The ride home from there was along Old Highway 80 and 94. There are a few areas of these highways where the road runs right along the border--Mexico is just on the other side of the giant wall. On highway 94, just west of Tecate is an immigration checkpoint. I've been through it before, and it's sort of a pain in the ass on a bike. Traffic crawls, and this is not really a spot to go around traffic to the front of the line. In the past, I have been through on a Monday, and there is little traffic and a short line. They typically let me pass right through without stopping also. This time, it was a Sunday and there was a lot of traffic. It was hot, and about two hundred yards from the checkpoint, my temperature light came on. I turned off the bike and was fully annoyed until I finally got to the checkpoint booth and became more annoyed. They actually stopped me and walked the dog around my bike. Like somehow I was smuggling the tiniest Mexican into San Diego in my top case. And don't say they were looking for drugs. This wasn't ATF, or whatever the drug division is called now. This was immigration, and if we know nothing else, we know federal government agencies do nothing more than what they are strictly told and paid to do. On highways 80 and 94, I counted 22 separate immigration trucks or SUVs I passed, that were not part of the checkpoint.

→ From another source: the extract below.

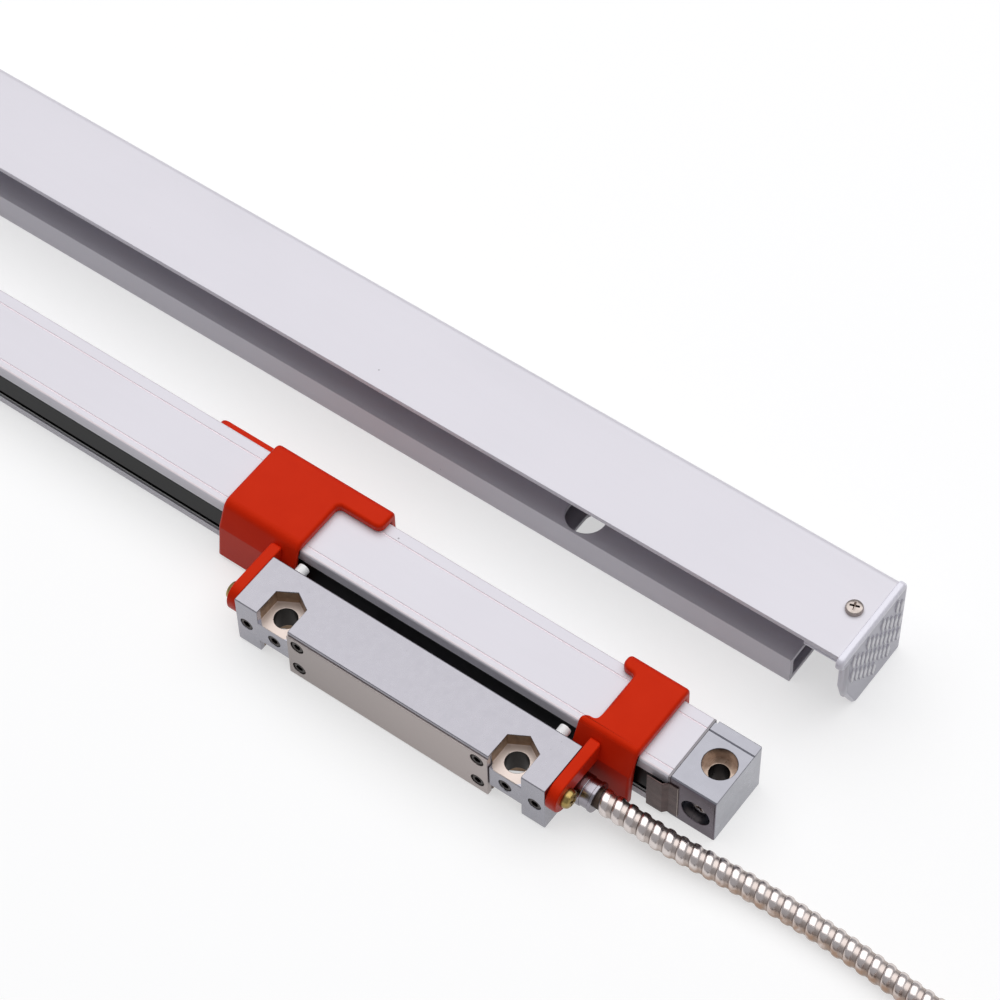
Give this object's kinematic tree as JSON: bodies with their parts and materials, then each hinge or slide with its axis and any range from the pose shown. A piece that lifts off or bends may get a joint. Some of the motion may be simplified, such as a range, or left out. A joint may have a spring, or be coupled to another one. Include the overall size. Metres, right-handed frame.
{
  "type": "linear glass scale",
  "caption": "Sealed linear encoder: slim anodised scale unit, reading head with armoured cable, red transport brackets and a separate mounting rail with roof.",
  "frame": {"origin": "centre of the right end block's mounting hole, on the mounting face", "axes": "+X along the scale towards its right end, +Y away from the reading head, +Z out of the mounting face along the mounting holes"},
  "size_m": [0.5634, 0.1798, 0.0318],
  "materials": {
    "anodised": "fine matt clear anodising",
    "block_metal": "bright, lightly brushed",
    "chromed": "satin chrome",
    "plate_steel": "satin",
    "nickel": "bright nickel",
    "dark_steel": "blackened",
    "spring_steel": "polished",
    "carriage_metal": "dark anodised",
    "scale_glass": "clear, with a fine graduation",
    "reticle_glass": "clear",
    "board": "green board",
    "lip_rubber": "glossy black",
    "gasket_rubber": "matt black",
    "bond_rubber": "translucent",
    "bracket_red": "smooth",
    "brass": "bright",
    "pad_white": "smooth",
    "cap_silver": "silver paint",
    "conduit": null,
    "core_black": "matt",
    "tie_black": "smooth",
    "hood_grey": "metallic grey"
  },
  "bodies": {
    "scale_unit": {"scale_housing": "anodised", "glass_scale": "scale_glass", "glass_bond_strip": "bond_rubber", "upper_lip_seal": "lip_rubber", "lower_lip_seal": "lip_rubber", "right_end_block": "block_metal", "left_end_block": "block_metal", "right_end_gasket": "gasket_rubber", "left_end_gasket": "gasket_rubber", "right_lip_clip": "nickel", "left_lip_clip": "nickel", "block_screws": "nickel", "cover_profile": "anodised", "right_cover_cap": "cap_silver", "left_cover_cap": "cap_silver", "cover_cap_screws": "nickel"},
    "reading_head": {"head_body": "chromed", "cable_gland": "chromed", "head_front_plate": "plate_steel", "connector_face": "nickel", "front_plate_screws": "dark_steel", "head_side_screws": "dark_steel", "blade_screws": "dark_steel", "reader_blade": "spring_steel", "coupling_wire": "spring_steel", "bearing_pins": "spring_steel", "carriage_frame": "carriage_metal", "scanning_reticle": "reticle_glass", "circuit_board": "board", "light_board": "board", "sensor_board": "board", "front_plate_gasket": "gasket_rubber", "left_bracket": "bracket_red", "right_bracket": "bracket_red", "bracket_screws": "brass", "alignment_pads": "pad_white", "cable_conduit": "conduit", "cable_coil": "conduit", "cable_tail": "conduit", "cable_core": "core_black", "coil_tie": "tie_black", "connector_hood": "hood_grey"},
    "face_bearing_left": {"face_bearing_left": "spring_steel"},
    "face_bearing_right": {"face_bearing_right": "spring_steel"},
    "face_bearing_middle": {"face_bearing_middle": "spring_steel"},
    "edge_bearing_left": {"edge_bearing_left": "spring_steel"},
    "edge_bearing_right": {"edge_bearing_right": "spring_steel"},
    "right_thumbscrew": {"right_thumbscrew": "nickel"},
    "left_thumbscrew": {"left_thumbscrew": "nickel"}
  },
  "joints": [
    {"name": "head_slide", "type": "slide", "parent": "scale_unit", "child": "reading_head", "axis": [1, 0, 0], "range_m": [-0.212, 0.002]},
    {"name": "face_bearing_left_roll", "type": "hinge", "parent": "reading_head", "child": "face_bearing_left", "pos_m": [-0.1015, -0.002, 0.01285], "axis": [0, 1, 0], "range_deg": [-6090, 70]},
    {"name": "face_bearing_right_roll", "type": "hinge", "parent": "reading_head", "child": "face_bearing_right", "pos_m": [-0.0605, -0.002, 0.01285], "axis": [0, 1, 0], "range_deg": [-6090, 70]},
    {"name": "face_bearing_middle_roll", "type": "hinge", "parent": "reading_head", "child": "face_bearing_middle", "pos_m": [-0.081, 0.0028, 0.01285], "axis": [0, 1, 0], "range_deg": [-6090, 70]},
    {"name": "edge_bearing_left_roll", "type": "hinge", "parent": "reading_head", "child": "edge_bearing_left", "pos_m": [-0.0965, -0.00545, 0.00995], "axis": [0, 0, 1], "range_deg": [-6090, 70]},
    {"name": "edge_bearing_right_roll", "type": "hinge", "parent": "reading_head", "child": "edge_bearing_right", "pos_m": [-0.0655, -0.00545, 0.00995], "axis": [0, 0, 1], "range_deg": [-6090, 70]},
    {"name": "right_thumbscrew_turn", "type": "hinge", "parent": "reading_head", "child": "right_thumbscrew", "pos_m": [0.032, -0.10875, 0.0075], "axis": [1, 0, 0], "continuous": true},
    {"name": "left_thumbscrew_turn", "type": "hinge", "parent": "reading_head", "child": "left_thumbscrew", "pos_m": [0.032, -0.08375, 0.0075], "axis": [1, 0, 0], "continuous": true}
  ],
  "couplings": [
    {"joint": "face_bearing_left_roll", "follows": "head_slide", "rad_per_m": 500},
    {"joint": "face_bearing_right_roll", "follows": "head_slide", "rad_per_m": 500},
    {"joint": "face_bearing_middle_roll", "follows": "head_slide", "rad_per_m": 500},
    {"joint": "edge_bearing_left_roll", "follows": "head_slide", "rad_per_m": 500},
    {"joint": "edge_bearing_right_roll", "follows": "head_slide", "rad_per_m": 500}
  ]
}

By the time I got home, I had filled my tank twice, I was hot and tired (probably didn't smell like roses either) and my butt was sore. It was a good day's ride, and I was reminded of what lay ahead of me for my return trip to Denver at the beginning of July--hot deserts. I crawled into bed after a shower, and as I picked up my book to read, something flew into my ear. I leapt straight into the air, simultaneously screaming like a little girl and swatting at my own ear. I looked down at the black thing lying on my white comforter and there he was. The beetle from Julian. At some point when I had finally turned my back on him, he hitched a ride all the way through the desert with me. He even made it through the immigration checkpoint--way to go lazy immigration dog!